Almost half of NEDs surveyed said that the role had become ‘more onerous and more taxing’ due to implications outlined in the Turnbull report, according to research conducted by professional services firm PricewaterhouseCoopers.
The Turnbull report published in 1999 aims to provide guidance on requirements contained in the Combined Code, which sets out rules on internal control and risk management.
The study revealed that a NED’s workload has increased significantly over the past three to five years.
‘We are now being required to delve into matters of financial controls and procedures,’ criticised one NED.
A majority of interviewees agreed there was growing tension between the two aspects of the role – monitoring and strategic.
Specific criticism centred on an over-emphasis on ‘monitoring and policing’ to the detriment of their strategic contributions to a company.
Harsher critics said the balance of responsibilities was out of kilter because of a bureaucratic misconception that a NED’s role should focus on ‘taking care of what executives could not do’, instead of getting value for shareholders.
Interviewees viewed corporate governance issues as a lesser priority to business development matters, which they said were ‘close to their heart’.
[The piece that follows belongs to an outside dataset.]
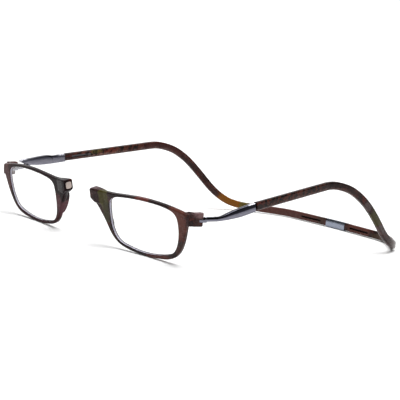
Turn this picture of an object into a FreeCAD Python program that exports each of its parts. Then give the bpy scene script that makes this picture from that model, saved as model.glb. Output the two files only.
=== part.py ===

In contrast, the report also highlighted a consultation document issued by the Company Law Review Steering Group, which suggested NEDs were paying too little attention to their monitoring role.
A further concern was raised over the size of non-executive boards. The average size is currently 10, but corporate governance requirements are forcing an increase leading to doubts about the ability of board to reach consensusIt was also revealed that besides an induction course, little formal training is provided for new NEDs.
The average working days of a NED is just under 16 days a year for those that chair at least one board committee, and 13 for others.